Only one portion of the data is to be written out: from the line bearing "fan_wheel();" through the line bearing "points = [vertex.co". Write it exactly as it appears.

◆ ◆ ◆ ◆

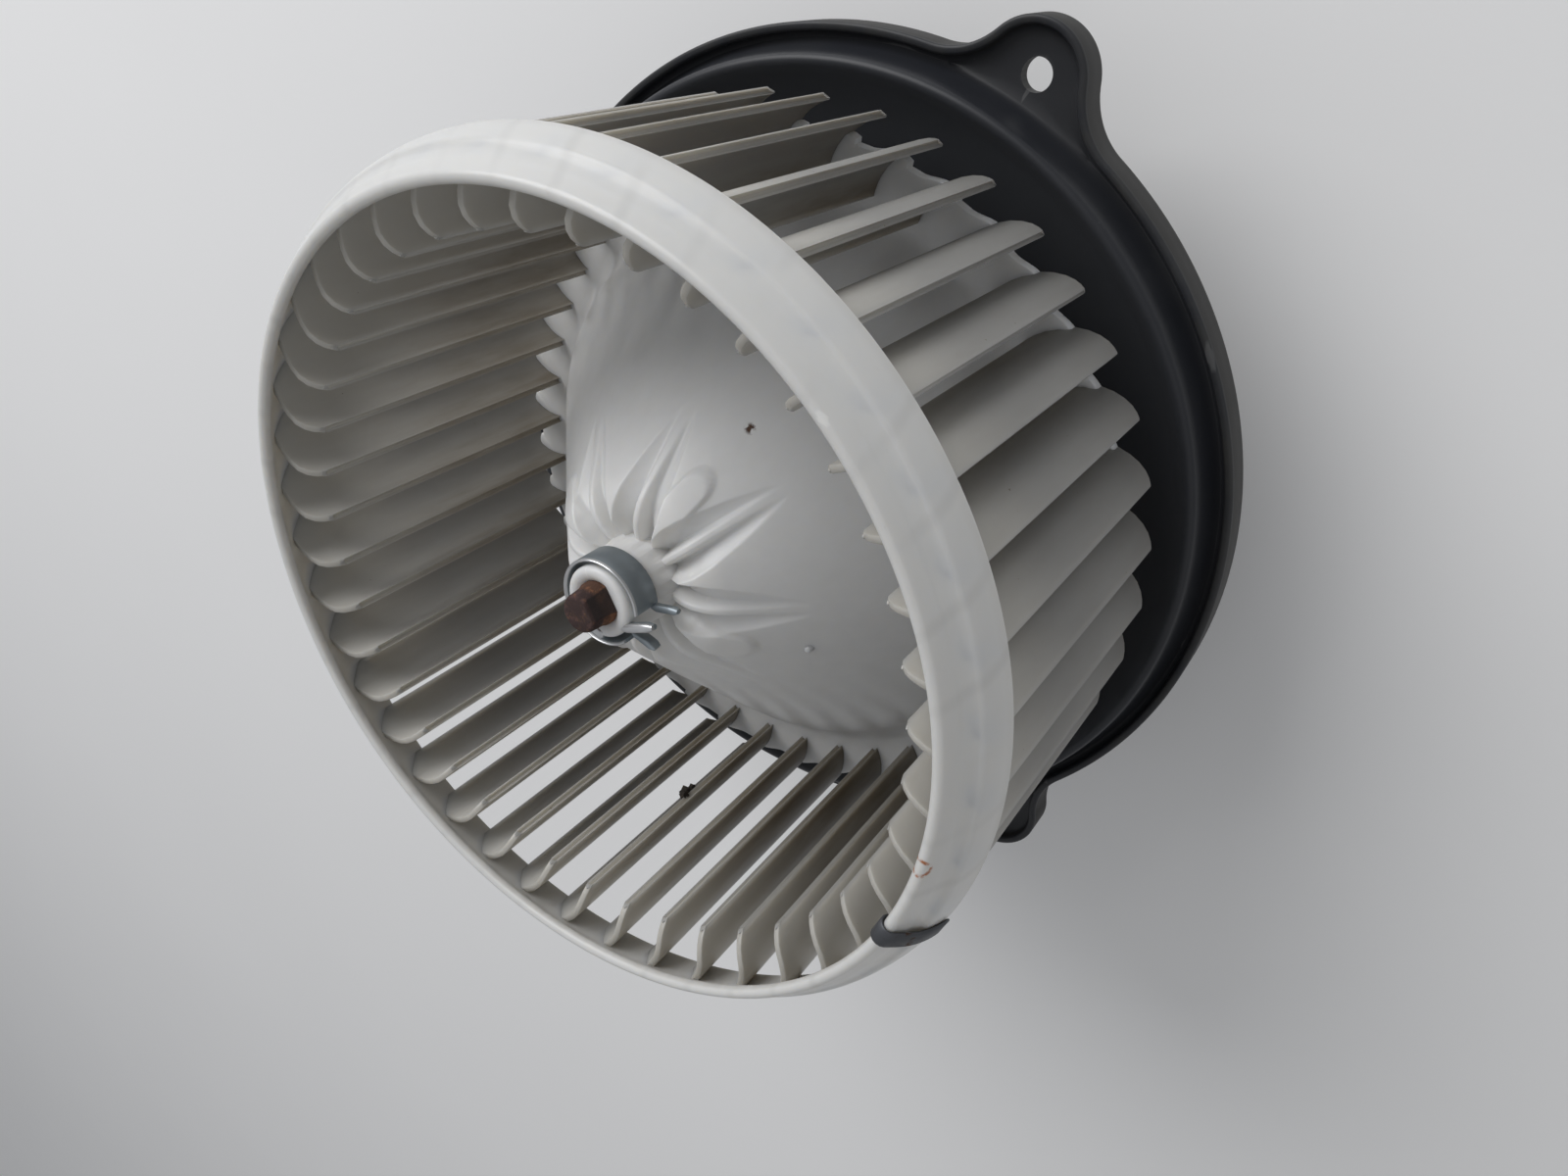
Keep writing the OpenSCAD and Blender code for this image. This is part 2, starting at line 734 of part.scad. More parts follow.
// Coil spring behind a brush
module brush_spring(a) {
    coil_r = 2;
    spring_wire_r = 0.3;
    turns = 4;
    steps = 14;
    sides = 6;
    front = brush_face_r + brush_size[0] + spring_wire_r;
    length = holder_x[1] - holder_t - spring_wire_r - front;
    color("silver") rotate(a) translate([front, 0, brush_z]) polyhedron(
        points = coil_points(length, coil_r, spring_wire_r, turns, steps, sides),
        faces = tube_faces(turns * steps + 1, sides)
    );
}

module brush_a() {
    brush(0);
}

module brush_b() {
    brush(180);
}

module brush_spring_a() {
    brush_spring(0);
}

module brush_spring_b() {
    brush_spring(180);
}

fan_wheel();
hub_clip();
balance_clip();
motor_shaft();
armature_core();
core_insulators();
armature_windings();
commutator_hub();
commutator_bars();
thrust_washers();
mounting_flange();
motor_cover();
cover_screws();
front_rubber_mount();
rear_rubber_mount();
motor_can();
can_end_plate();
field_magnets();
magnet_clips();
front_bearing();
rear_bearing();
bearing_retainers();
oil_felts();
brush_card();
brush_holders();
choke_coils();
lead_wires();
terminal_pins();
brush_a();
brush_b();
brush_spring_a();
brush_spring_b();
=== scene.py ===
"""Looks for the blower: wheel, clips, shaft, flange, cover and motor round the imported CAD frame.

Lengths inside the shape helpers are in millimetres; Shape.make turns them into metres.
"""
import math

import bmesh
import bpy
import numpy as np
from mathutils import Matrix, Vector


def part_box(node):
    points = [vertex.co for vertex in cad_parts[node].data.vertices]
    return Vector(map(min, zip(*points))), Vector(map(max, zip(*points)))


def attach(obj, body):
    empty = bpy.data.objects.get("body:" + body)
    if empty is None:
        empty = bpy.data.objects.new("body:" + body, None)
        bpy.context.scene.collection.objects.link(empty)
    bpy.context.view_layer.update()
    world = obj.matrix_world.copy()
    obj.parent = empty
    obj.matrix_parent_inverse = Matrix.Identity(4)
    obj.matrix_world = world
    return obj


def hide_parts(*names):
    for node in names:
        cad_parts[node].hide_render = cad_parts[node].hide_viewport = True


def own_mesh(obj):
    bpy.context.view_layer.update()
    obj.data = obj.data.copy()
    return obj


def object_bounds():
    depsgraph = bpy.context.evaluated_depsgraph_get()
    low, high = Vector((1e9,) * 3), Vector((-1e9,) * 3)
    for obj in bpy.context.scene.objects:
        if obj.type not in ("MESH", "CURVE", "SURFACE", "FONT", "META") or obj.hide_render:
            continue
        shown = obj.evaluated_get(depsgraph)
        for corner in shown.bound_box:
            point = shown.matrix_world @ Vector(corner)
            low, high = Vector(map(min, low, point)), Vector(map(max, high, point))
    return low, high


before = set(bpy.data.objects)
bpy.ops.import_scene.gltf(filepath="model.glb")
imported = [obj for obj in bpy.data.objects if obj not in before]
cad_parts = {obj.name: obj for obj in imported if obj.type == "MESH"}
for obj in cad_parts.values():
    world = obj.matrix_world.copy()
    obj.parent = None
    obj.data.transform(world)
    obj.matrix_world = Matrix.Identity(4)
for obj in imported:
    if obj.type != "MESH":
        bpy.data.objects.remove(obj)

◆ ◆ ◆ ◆

### Task solution
fan_wheel();
hub_clip();
balance_clip();
motor_shaft();
armature_core();
core_insulators();
armature_windings();
commutator_hub();
commutator_bars();
thrust_washers();
mounting_flange();
motor_cover();
cover_screws();
front_rubber_mount();
rear_rubber_mount();
motor_can();
can_end_plate();
field_magnets();
magnet_clips();
front_bearing();
rear_bearing();
bearing_retainers();
oil_felts();
brush_card();
brush_holders();
choke_coils();
lead_wires();
terminal_pins();
brush_a();
brush_b();
brush_spring_a();
brush_spring_b();
=== scene.py ===
"""Looks for the blower: wheel, clips, shaft, flange, cover and motor round the imported CAD frame.

Lengths inside the shape helpers are in millimetres; Shape.make turns them into metres.
"""
import math

import bmesh
import bpy
import numpy as np
from mathutils import Matrix, Vector


def part_box(node):
    points = [vertex.co for vertex in cad_parts[node].data.vertices]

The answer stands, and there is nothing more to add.